Cite as: https://gfzpublic.gfz-potsdam.de/pubman/item/item_5023107
Abstract
This data publication is supplementary to a study on the effect of large boulders and bedrock fracture patterns on hillslope denudation rates in the Chilean Coastal Cordillera, by Lodes et al. (submitted). Hillslope denudation rates are primarily determined by tectonic uplift rates, but landscape morphology is also controlled by climate and lithological properties such as bedrock fractures. Fracture patterns can influence the locations of ridges and valleys in landscapes through lowering surface grain sizes in fractured areas, and therefore the residence time of fractured hillslope material, dictating differential denudation rates. In this project, we used 10Be cosmogenic nuclide analysis to quantify the denudation rates of fractured bedrock, boulders, and soil on hillslopes, and compared the orientations of surrounding streams and faults, to understand the effects of fracturing and faulting on denudation rates, fluvial incision, and grain size in three field sites along a climate gradient in the Chilean Coastal Cordillera.
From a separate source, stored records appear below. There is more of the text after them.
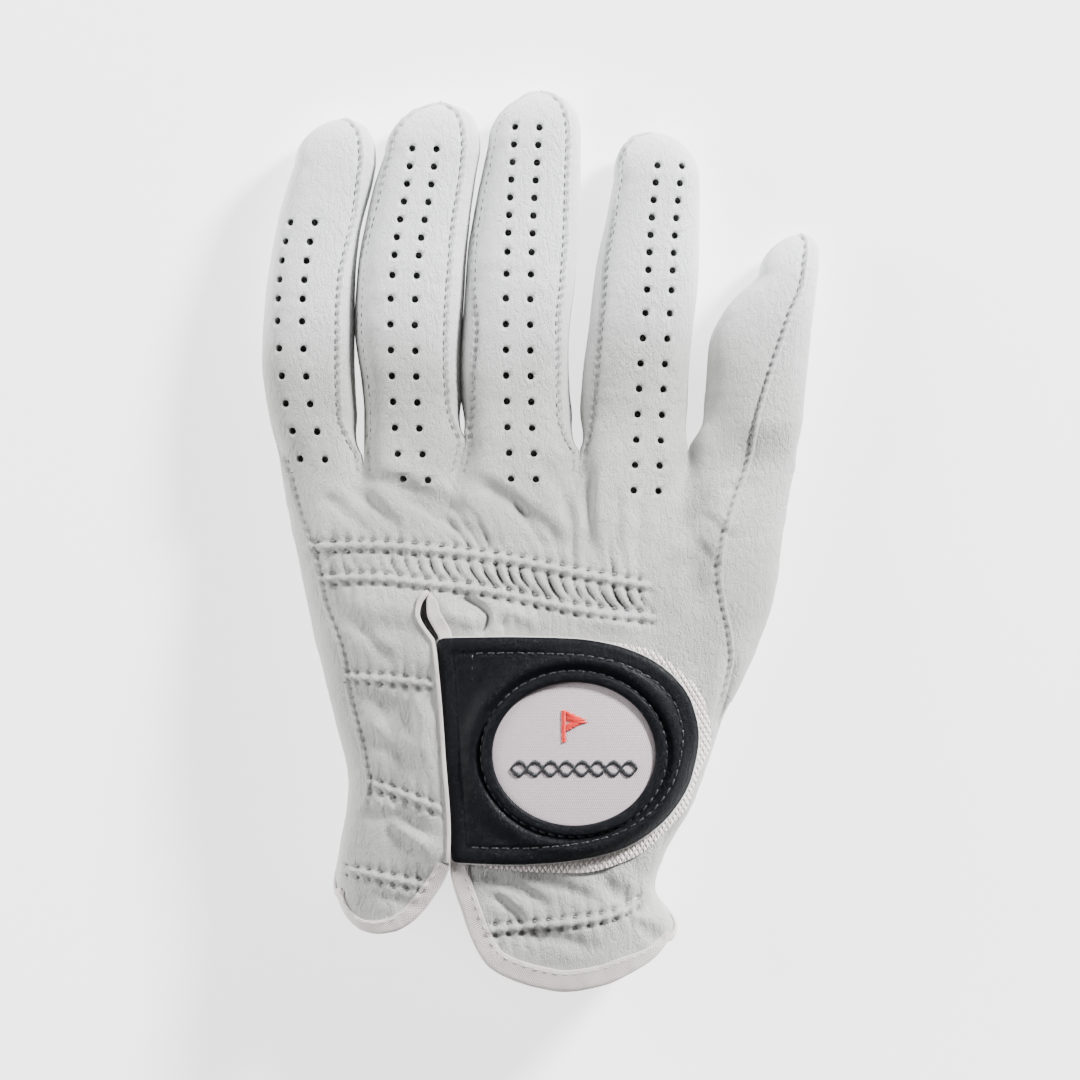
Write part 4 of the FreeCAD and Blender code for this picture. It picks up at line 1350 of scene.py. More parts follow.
    def sew_threads(self, piece: str, rows: Array) -> None:
        """Stitches along both back seams and both palm seams."""
        d = self.digit
        data = MeshData()
        for side, cover in ((-1, d.left_cover), (1, d.right_cover)):
            if cover is Cover.BACK:
                continue
            own = rows[rows > d.wall_start(side) + 0.8]
            own = own[own < d.tip[1] - 4.0]
            if cover is Cover.PALM:
                own = own[own < d.outer_seam_end - 3]
            if len(own) < 4:
                continue
            edge = d.seam(side, own)
            inset = 1.5 if side < 0 else -1.5
            for low in (False, True)[:2 if cover is Cover.FOURCHETTE else 1]:
                x = edge + (inset if not low else inset * 0.55)
                sec = d.section(own)
                free = d.freed(side, own)
                near = np.minimum(own, HAND_LIMIT_Y)
                hand_z = self.hand.under(x, near) if low else self.hand.top(x, near)
                own_z = sec.under(x) if low else sec.top(x)
                path = np.stack([x, own, mix(hand_z, own_z, free)], axis=1)
                tilt = side * (0.55 if not low else 0.35)
                up = unit(np.broadcast_to(np.array([tilt, 0, -1.0 if low else 1.0]), path.shape))
                stitches(data, path - up * 0.1, up, pitch=2.0, length=1.2, radius=0.15,
                         seed=5 + side + 3 * low)
        if data.count:
            obj = data.build(f"{d.name}_{piece}_seam_thread", self.finishes.seam_thread)
            self.finish(piece, obj)

    def sew(self) -> None:
        """Sews both lengths."""
        d = self.digit
        for piece, rows in (("base", d.rows(SPLIT_Y, d.cut())), ("end", d.rows(d.cut(), d.tip[1]))):
            self.sew_back(piece, rows)
            self.sew_palm(piece, rows)
            self.sew_sides(piece, rows)
            self.sew_threads(piece, rows)


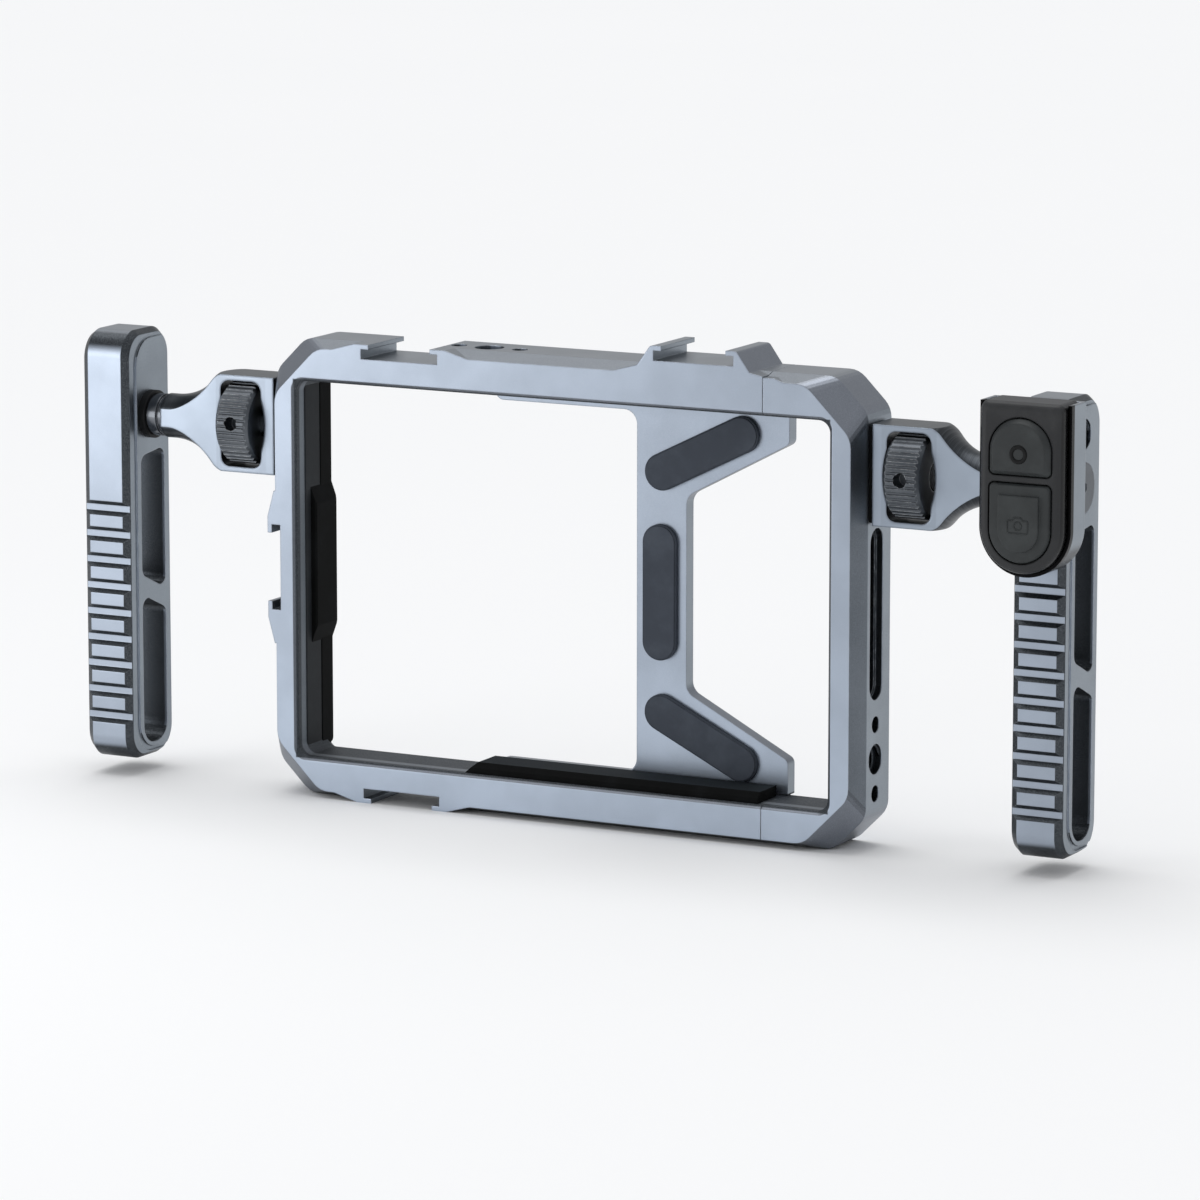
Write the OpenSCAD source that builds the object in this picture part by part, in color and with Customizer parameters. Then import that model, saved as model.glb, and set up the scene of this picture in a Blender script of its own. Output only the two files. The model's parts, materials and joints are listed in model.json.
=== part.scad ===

In the humid and semi-arid climate zones, we found that denudation rates for unfractured bedrock and large hillslope boulders (10 to 15 m Myr-1) are lower than for soil (15 to 20 m Myr-1), indicating that exposed bedrock and boulders retard hillslope denudation rates. In the mediterranean climate zone, hillslope denudation rates are higher (40-140 m Myr-1) and show a less consistent pattern, likely due to steeper slopes. LiDAR-derived stream orientations support a fracture-control on landscape denudation in the three field sites, which we link with fracture density. Together, our results thus provide new insights into how fracture patterns can dictate topographic highs and valleys through grain size reduction. The main objective of this data publication is to provide our 10Be dataset which we used to calculate denudation rates for bedrock, boulders, and soils.